5. To the Murphys, their children were "the real foundation of our future happiness." How would you evaluate the Murphys’ role as parents? Were they attentive and caring or narcissistic and irresponsible? In what ways did both Gerald and Sara act as surrogate parents for their own contemporaries?

6. The Murphys’ marriage was severely tested by five decades, but it endured. Why? What were the pressures on it? And was their relationship truly "a love story"?

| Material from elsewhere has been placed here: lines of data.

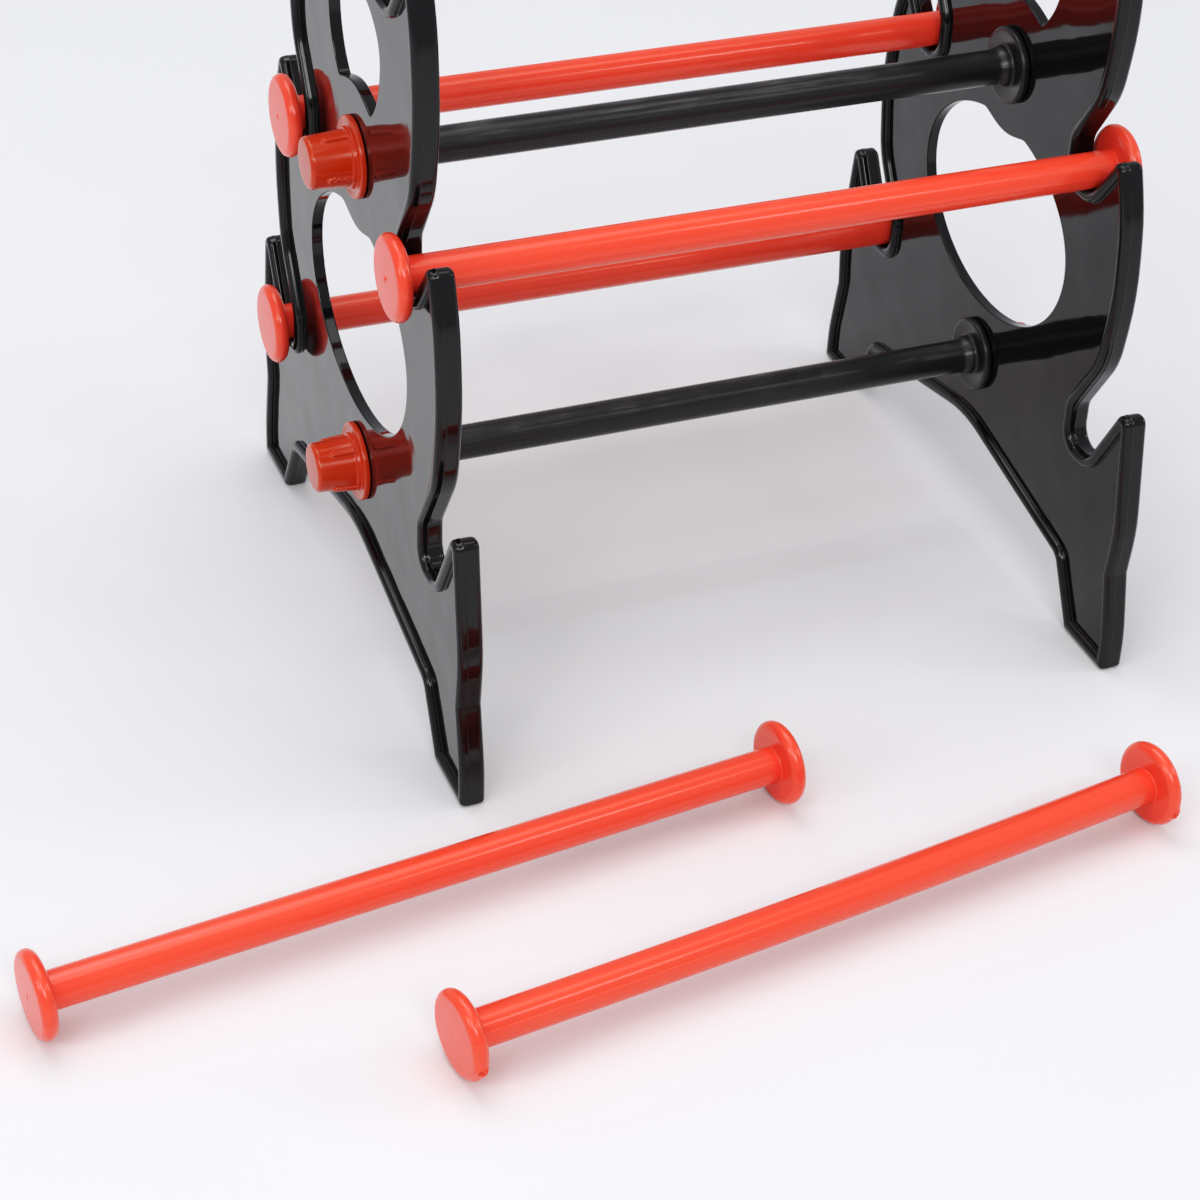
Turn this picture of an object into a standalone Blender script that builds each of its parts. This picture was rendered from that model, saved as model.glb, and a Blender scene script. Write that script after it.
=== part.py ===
"""Ladder toss frame: two notched side plates, two crossbars with end caps, and lift-out rungs.

Axes: X runs along the rungs from the left plate to the right plate, -Y is the front, Z is up.
The origin is the bottom centre of the whole set, two rungs laid on the ground in front included.
Sizes are written in millimetres and turned into metres by MM.
"""
from math import ceil, cos, pi, radians, sin, tan

import bmesh
import bpy
from mathutils import Matrix, Vector

MM = 0.001
GAP = 0.3                      # clearance kept between neighbouring pieces

# Side plates: a thin web inside a thicker rim, the same on both faces and front to rear
PLATE_PITCH = 300.0            # from one plate to the same face of the other
PLATE_THICK = 11.0
WEB_THICK = 5.0
RIM_WIDTH = 4.3
HEAD_TOP = 380.0
FOOT_FRONT = -145.7            # front edge of the sole, measured from the plate's middle
NOTCH_R = 10.65                # round bottom of a hook notch
NOTCHES = (                    # lowest point of each front notch: (y, z), bottom tier first
    (-101.3, 88.0),
    (-74.6, 204.3),
    (-44.8, 313.7),
)

# Windows in the web: half width, height of the widest level, reach below it and above it
LOWER_WINDOW = (66.0, 156.6, 49.0, 44.4)
UPPER_WINDOW = (33.5, 283.0, 36.0, 22.5)
BOSS_R = 32.0                  # web left round the upper crossbar where the windows come near

# Crossbars, with a collar inside each plate and a tenon through it
CROSSBAR_Z = {"lower": 81.7, "upper": 227.6}
CROSSBAR_R = 7.7
HUB_R = 10.0
HUB_LENGTH = 5.0
COLLAR_R = 17.0
COLLAR_THICK = 3.4
TENON_R = 6.0

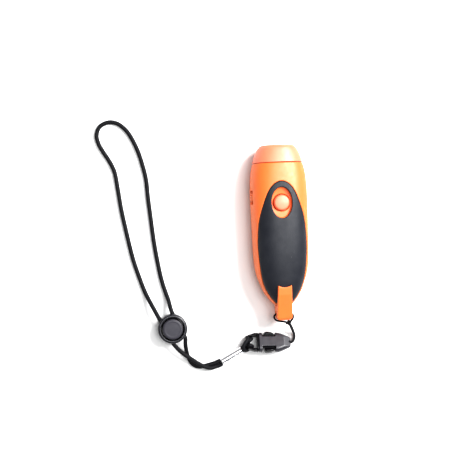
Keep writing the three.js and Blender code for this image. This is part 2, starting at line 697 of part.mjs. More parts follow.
function buckleSocket() {
  const half = [
    [MOUTH_U, 6.5], [8.4, 6.7], [19.5, 6.6], [21.8, 5.95], [SOCKET_END_U - 0.4, 3.4],
    [SOCKET_END_U, 2.9],
  ];
  const mirrored = half.map(([u, v]) => [u, -v]).reverse();
  let solid = prism(outline([...mirrored, ...half]), -BUCKLE_HALF, BUCKLE_HALF);
  solid = solid.intersect(shoulders(MOUTH_U - 1, SOCKET_END_U + 1, 6.7));
  const throat = outline([
    [MOUTH_U - 1, -5.25], [18.4, -5.25], [20.6, -4], [20.6, 4], [18.4, 5.25], [MOUTH_U - 1, 5.25],
  ]);
  solid = solid.subtract(prism(throat, -THROAT_HALF, THROAT_HALF));
  const window = box([WINDOW_U[0], WINDOW_V, -SPACE], [WINDOW_U[1], SPACE, SPACE]);
  solid = cut(solid, window, window.mirror([0, 1, 0]));
  const bore = union(
    rod([20, 0, 0.67], [30, 0, 0.67], 0.95, 12),
    rod([20, 0, -0.67], [30, 0, -0.67], 0.95, 12),
    box([20, -0.95, -0.67], [30, 0.95, 0.67]),
  );
  solid = solid.subtract(bore);
  const facet = outline([[23.3, BUCKLE_HALF], [29, 0.95], [29, 6], [23.3, 6]]);
  const acrossU = new THREE.Matrix4().makeBasis(
    new THREE.Vector3(1, 0, 0), new THREE.Vector3(0, 0, 1), new THREE.Vector3(0, -1, 0));
  const wedge = new THREE.ExtrudeGeometry(facet, { depth: 20, bevelEnabled: false });
  const upper = solidOf(place(wedge, acrossU)).translate([0, 10, 0]);
  return cut(solid, upper, upper.mirror([0, 0, 1]));
}

const FLANGE_U = [5.1, 6.6];
const FLANGE_HALF_WIDTH = 6.5;
const BAR_RADIUS = 0.75;
const RAIL_HALF = 1.6;           // half the height of the rails and prongs
const PLUG_RAIL = [
  [FLANGE_U[0] + 0.2, 6.3], [3.4, 6.3], [1.4, 5.5], [-0.75, 4.8], [-0.75, 3.75], [0.9, 3.75],
  [2.6, 4.2], [FLANGE_U[0] + 0.2, 4.2],
];
function bucklePlug() {
  const flange = shoulders(FLANGE_U[0], FLANGE_U[1], FLANGE_HALF_WIDTH);
  const rail = prism(outline(PLUG_RAIL), -RAIL_HALF, RAIL_HALF);
  const bar = rod([0, -4.2, 0], [0, 4.2, 0], BAR_RADIUS, 16);
  return union(flange, rail, rail.mirror([0, 1, 0]), bar);
}

const PRONG_ARM = [
  [7, 2.9], [17, 2.9], [17.1, 3.4], [17.1, 4.3], [16.9, 5.2], [16.2, 6.2], [14.5, 6.7],
  [12, 6.85], [10.6, 6.6], [10.1, 5.9], [10.1, 4.9], [7, 4.9],
];
const PRONG_RIDGE = [[10.6, 5.4], [16.4, 5.4], [15.6, 6.2], [14.5, 6.8], [12, 7], [10.8, 6.7]];
function buckleProng(side) {
  const arm = prism(outline(PRONG_ARM), 0.1 - RAIL_HALF, RAIL_HALF - 0.1);
  const ridge = prism(outline(PRONG_RIDGE), -2.1, 2.1);
  const prong = union(arm, ridge);
  return side > 0 ? prong : prong.mirror([0, 1, 0]);
}

// ---------------------------------------------------------------- wrist cord

const FERRULE = { from: [-41.4, -84.4, 2.45], to: [-27.4, -77, 2.75] };
const FERRULE_OUTER = 2.4;
const FERRULE_INNER = 1.95;
const FERRULE_CORE = 1.6;

function ferruleAlong(distance) {
  const from = new THREE.Vector3(...FERRULE.from);
  const to = new THREE.Vector3(...FERRULE.to);
  const along = to.clone().sub(from).normalize();
  return (distance < 0 ? from : to).clone().addScaledVector(along, distance).toArray();
}

function ferrule() {
  const bore = rod(ferruleAlong(-1), ferruleAlong(1), FERRULE_INNER, 20);
  return rod(FERRULE.from, FERRULE.to, FERRULE_OUTER, 20).subtract(bore);
}

// Cow hitch round the buckle's bar, and the two crimped strands in the ferrule
const HITCH_RADIUS = 0.95;
const HITCH_RING = 1.9;
const HITCH_V = [-2.5, -0.85, 0.85, 2.5];
function cordHitch() {
  const rings = HITCH_V.map((v) => {
    const torus = new THREE.TorusGeometry(HITCH_RING, HITCH_RADIUS, 6, 10);
    return solidOf(torus.rotateX(Math.PI / 2).translate(0, v, 0));
  });
  const bight = rod([-2.6, -3.1, 1.4], [-1.9, 2.5, 1.4], HITCH_RADIUS, 8);
  const wraps = inBuckle(union(...rings, bight));
  const core = rod(FERRULE.from, ferruleAlong(0.4), FERRULE_CORE, 12);
  const end = ferruleAlong(0.2);
  const strands = [-1, 1].map((side) => rod(
    [BUCKLE_BAR[0] - 1.6, BUCKLE_BAR[1] + 1.2 * side, 4.8 - 0.6 * side],
    [end[0] - 0.5 * side, end[1] + 0.8 * side, end[2]], HITCH_RADIUS, 8));
  return union(wraps, core, ...strands);
}

// From the ferrule, under its partner, through the lock, round the wrist loop,
// back through the lock and over its partner to the ferrule again.
const WRIST_ROUTE = [
  [-42.35, -83.45, 2.3], [-44.2, -84.1, 2], [-46.8, -84.8, 1.6], [-49.9, -85.8, 1.35],
  [-52.8, -86.6, 1.35], [-55.6, -86.9, 1.35], [-58.4, -86.4, 1.35], [-60.9, -84.6, 1.35],
  [-62.7, -81.7, 1.35], [-63.9, -78.5, 1.5], [-64.5, -75.2, 3.2], [-64.8, -72.4, 4.7],
  [-64.75, -69.82, 5.6], [-65.01, -66.8, 6.15], [-67.18, -62.29, 6.2], [-69.2, -57.93, 6.2],
  [-71.23, -53.58, 6.2], [-73.07, -49.47, 6.1], [-74.01, -46.24, 5.1], [-75, -41.5, 3.2],
  [-77, -35, 1.7], [-78.8, -28.5, 1.35], [-81.3, -14.1, 1.35],
  [-83, -1.3, 1.35], [-84.4, 14, 1.35], [-85.6, 27.6, 1.35], [-86.4, 39.5, 1.35],
  [-88.7, 50.4, 1.35], [-91.6, 59.9, 1.35], [-96.7, 70.2, 1.35], [-100.4, 74.5, 1.35],
  [-104.3, 77.1, 1.35], [-109.6, 77.9, 1.35], [-115.3, 75.2, 1.35], [-117.6, 69.6, 1.35],
  [-116.5, 63.7, 1.35], [-114, 58.8, 1.35], [-110.9, 53.7, 1.35], [-108.2, 48.5, 1.35],
  [-106.7, 44, 1.35], [-105.2, 33.4, 1.35], [-103.6, 20.7, 1.35], [-100.9, 5.4, 1.35],
  [-97.1, -13.4, 1.35], [-93.6, -25.4, 1.35], [-90.4, -34.9, 1.8], [-86.9, -42.6, 4.4],
  [-83.72, -49, 6.1], [-81.47, -53.58, 6.2], [-77.15, -62.04, 6.2], [-72.98, -70.02, 6.2],
  [-71.8, -71.8, 6], [-69.4, -74.6, 5.6], [-66.6, -77.2, 5.2], [-63.3, -79.8, 4.7],
  [-59.5, -82.6, 4.3], [-55.9, -85.1, 4.2], [-52.4, -86.9, 4.1], [-48.7, -88.2, 2.7],
  [-45.3, -87.7, 1.8], [-42.9, -86.75, 2], [-41.45, -86.05, 2.2],
];
function wristCord() {
  return tube(WRIST_ROUTE, CORD_RADIUS, 80);
}

// ---------------------------------------------------------------- cord lock

const LOCK_PLACE = [-73.2, -60];
const LOCK_TURN = 0.477;         // from +Y to the way the cords run, towards the loop
const LOCK_FOOT_Z = 0.05;
const LOCK_OUTER = 9.6;
const LOCK_INNER = 7.6;
const LOCK_CORD_X = 4.5;
const LOCK_CORD_Z = 6.2;
const LOCK_TRAVEL = 2.1;

function inLock(solid) {
  const turn = new THREE.Matrix4().makeRotationZ(LOCK_TURN);
  turn.setPosition(LOCK_PLACE[0], LOCK_PLACE[1], 0);
  return solid.transform(turn.elements);
}

function lockBody() {
  let solid = turned([
    [0, LOCK_FOOT_Z], [LOCK_OUTER - 1.4, LOCK_FOOT_Z], [LOCK_OUTER - 0.3, 1], [LOCK_OUTER, 3], [LOCK_OUTER, 7.6],
    [LOCK_OUTER - 0.4, 9.6], [LOCK_OUTER - 1.2, 10.4], [LOCK_INNER + 0.3, 10.2],
    [LOCK_INNER, 9.6], [LOCK_INNER, 1.2], [0, 1.2],
  ], 0, 0, 0, 28);
  for (const x of [-LOCK_CORD_X, LOCK_CORD_X]) {
    solid = solid.subtract(rod([x, -12, LOCK_CORD_Z], [x, 12, LOCK_CORD_Z], CORD_RADIUS + 0.7, 12));
  }
  return inLock(solid);
}

function lockPlunger() {
  const bottom = 3.6;
  const radius = LOCK_INNER - 0.9;
  let solid = turned([
    [0, bottom], [radius, bottom], [radius, 11.2], [radius - 0.5, 11.9], [radius - 2.6, 12.3],
    [0, 12.5],
  ], 0, 0, 0, 28);
  for (const x of [-LOCK_CORD_X, LOCK_CORD_X]) {
    solid = solid.subtract(box(
      [x - CORD_RADIUS - 0.6, -9, LOCK_CORD_Z - CORD_RADIUS - GAP],
      [x + CORD_RADIUS + 0.6, 9, LOCK_CORD_Z + CORD_RADIUS + GAP + LOCK_TRAVEL],
    ));
  }
  return inLock(solid.subtract(rod([0, 0, 3], [0, 0, 8.6], 2.1, 16)));
}

function lockSpring() {
  return coil([...LOCK_PLACE, 1.8], [0, 0, 1], 1.45, 0.5, 6.3, 4);
}

// ---------------------------------------------------------------- assembly

const group = new THREE.Group();

function add(name, solid, material) {
  const mesh = new THREE.Mesh(geometryOf(solid), material);
  mesh.name = name;
  group.add(mesh);
}

add('front_shell', frontShell(), ORANGE);
add('back_shell', backShell(), ORANGE);
add('battery_door', batteryDoor(), ORANGE);
add('horn_cap', hornCap(), LIGHT_ORANGE);
add('horn_funnel', hornFunnel(), BLACK);
add('horn_grille', hornGrille(), BLACK);
add('driver_housing', driverHousing(), BLACK);
add('piezo_element', piezoElement(), BRASS);
add('grip_pad', gripPad(), CHARCOAL);
add('lanyard_loop', lanyardLoop(), ORANGE);

add('push_button', pushButton(), LIGHT_ORANGE);
add('switch_plunger', switchPlunger(), BLACK);
add('tact_switch', tactSwitch(), SWITCH_WHITE);
add('tone_slider', toneSlider(), ORANGE);
add('slide_switch', slideSwitch(), STEEL);

add('circuit_board', circuitBoard(), BOARD_GREEN);
add('control_chip', controlChip(), BLACK);
add('boost_coil', boostCoil(), BRASS);
add('capacitor', capacitor(), BLACK);

const nubFront = BAY_Y[1] - GAP - PLATE - GAP;
const nubRear = BAY_Y[0] + GAP + PLATE + GAP;
add('battery_cell_left', batteryCell(-CELL_X, 1, nubFront), CELL_BLUE);
add('battery_cell_right', batteryCell(CELL_X, -1, nubRear), CELL_BLUE);
add('contact_plate_front', contactPlate(-CELL_X, BAY_Y[1] - GAP - PLATE), STEEL);
add('contact_plate_rear', contactPlate(CELL_X, BAY_Y[0] + GAP), STEEL);
const springRoom = BAY_Y[1] - BAY_Y[0] - CELL_LENGTH - NUB_LENGTH - 2 * GAP - PLATE;
const springLength = springRoom - 1.2;
add('contact_spring_rear',
  coil([-CELL_X, BAY_Y[0] + 0.6, CELL_Z], [0, 1, 0], 2.8, 0.5, springLength, 3), STEEL);
add('contact_spring_front',
  coil([CELL_X, BAY_Y[1] - 0.6, CELL_Z], [0, -1, 0], 2.8, 0.5, springLength, 3), STEEL);

add('case_screw_left', caseScrew(SCREWS[0]), STEEL);
add('case_screw_right', caseScrew(SCREWS[1]), STEEL);
add('case_screw_tail', caseScrew(SCREWS[2]), STEEL);

add('strap_cord', strapCord(), BRAID);
add('buckle_socket', inBuckle(buckleSocket()), BUCKLE_GREY);
add('buckle_plug', inBuckle(bucklePlug()), BUCKLE_GREY);
add('buckle_prong_left', inBuckle(buckleProng(1)), BUCKLE_GREY);
add('buckle_prong_right', inBuckle(buckleProng(-1)), BUCKLE_GREY);
add('cord_hitch', cordHitch(), BRAID);
add('ferrule', ferrule(), CHROME);
add('wrist_cord', wristCord(), BRAID);
add('cord_lock_body', lockBody(), LOCK_GREY);
add('cord_lock_plunger', lockPlunger(), LOCK_GREY);
add('cord_lock_spring', lockSpring(), STEEL);

export default group;
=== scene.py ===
"""Looks of an electronic hand whistle with a grip pad, a push button and a wrist cord.

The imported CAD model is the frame. Shapes are worked out in millimetres as signed fields,
turned into meshes in metres, and ride on the CAD bodies.
"""

import math

import bpy
import numpy as np
from mathutils import Matrix, Vector


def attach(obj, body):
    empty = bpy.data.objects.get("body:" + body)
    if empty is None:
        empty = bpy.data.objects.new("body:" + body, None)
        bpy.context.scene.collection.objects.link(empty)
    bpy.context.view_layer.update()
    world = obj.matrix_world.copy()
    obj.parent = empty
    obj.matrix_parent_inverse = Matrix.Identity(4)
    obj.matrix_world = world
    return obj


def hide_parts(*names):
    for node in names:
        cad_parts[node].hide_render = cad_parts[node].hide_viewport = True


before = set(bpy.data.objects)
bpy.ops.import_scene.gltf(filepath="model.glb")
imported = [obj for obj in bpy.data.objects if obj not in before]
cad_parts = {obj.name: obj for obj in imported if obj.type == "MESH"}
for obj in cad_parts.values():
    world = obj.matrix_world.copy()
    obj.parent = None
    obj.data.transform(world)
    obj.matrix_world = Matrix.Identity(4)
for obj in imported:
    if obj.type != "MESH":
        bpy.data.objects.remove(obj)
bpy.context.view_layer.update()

MM = 0.001
# Between the edges of neighbouring parts
GAP = 0.3

# ---------- camera

CAMERA_PLACE = Vector((-91.65, 5.91, 600)) * MM
CAMERA_AIM = Vector((-31.71, 3.36, 0)) * MM
CAMERA_UP = Vector((0.0425, 0.9991, 0))
FOCAL_LENGTH = 70.27
SENSOR_WIDTH = 36


def in_scene(name, data):
    """A new object with that data, linked into the scene."""
    item = bpy.data.objects.new(name, data)
    bpy.context.scene.collection.objects.link(item)
    return item


def make_camera():
    data = bpy.data.cameras.new("camera")
    data.lens = FOCAL_LENGTH
    data.sensor_width = SENSOR_WIDTH
    data.clip_start = 0.01
    data.clip_end = 20
    camera = in_scene("camera", data)
    back = (CAMERA_PLACE - CAMERA_AIM).normalized()
    right = CAMERA_UP.cross(back).normalized()
    up = back.cross(right)
    turn = Matrix((right, up, back)).transposed()
    camera.matrix_world = Matrix.Translation(CAMERA_PLACE) @ turn.to_4x4()
    bpy.context.scene.camera = camera


make_camera()

# ---------- meshes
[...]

7. Sara Murphy had close relationships with at least three men besides her husband: Scott Fitzgerald, Ernest Hemingway, and Pablo Picasso. Do you believe that these relationships were sexual or platonic? On what do you base your opinion?

8. "I was never happy until I started painting," said Gerald Murphy in 1956, "and I have never been thoroughly so since I was obliged to give it up." Why was he "obliged" to give up something he loved so passionately and which he did so well? Or was his statement misleading? Also, what hidden references to events or people in his life can you find in his pictures?

9. In A Moveable Feast, his posthumous memoir of 1920s Paris, Ernest Hemingway paints a cruel picture of the Murphys as the unnamed "rich" who seduced him into superficiality and infidelity. Why would he describe them in this way?

10. Are the Murphys just a footnote, or did they contribute something substantial to twentieth-century cultural history?

11. The media have often compared the 1990s to the 1920s. Judging from the social circles described in Everybody Was So Young, do you find many similarities between these decades? Are there any contemporary couples who have the Murphys’ role today?

12. Referring to Scott Fitzgerald’s Tender Is the Night, Sara Murphy said, "I hated the book when I first read it. I reject categorically any resemblance to ourselves or anyone we know–at any time." What differences and similarities do you see between the Murphys and Dick and Nicole Driver? Discuss the perceptions of the Murphys portrayed in Fitzgerald’s short story "Babylon Revisited," Ernest Hemingway’s The Sun Also Rises and "Snows of Kilimanjaro," Archibald MacLeish’s poem "Portrait of Mme G___M___" and his play J.B., and Pablo Picasso’s "Woman in White."

About this Author

Amanda Vaill is a writer and critic whose work has appeared in numerous national publications. This is her first book. She lives in New York City.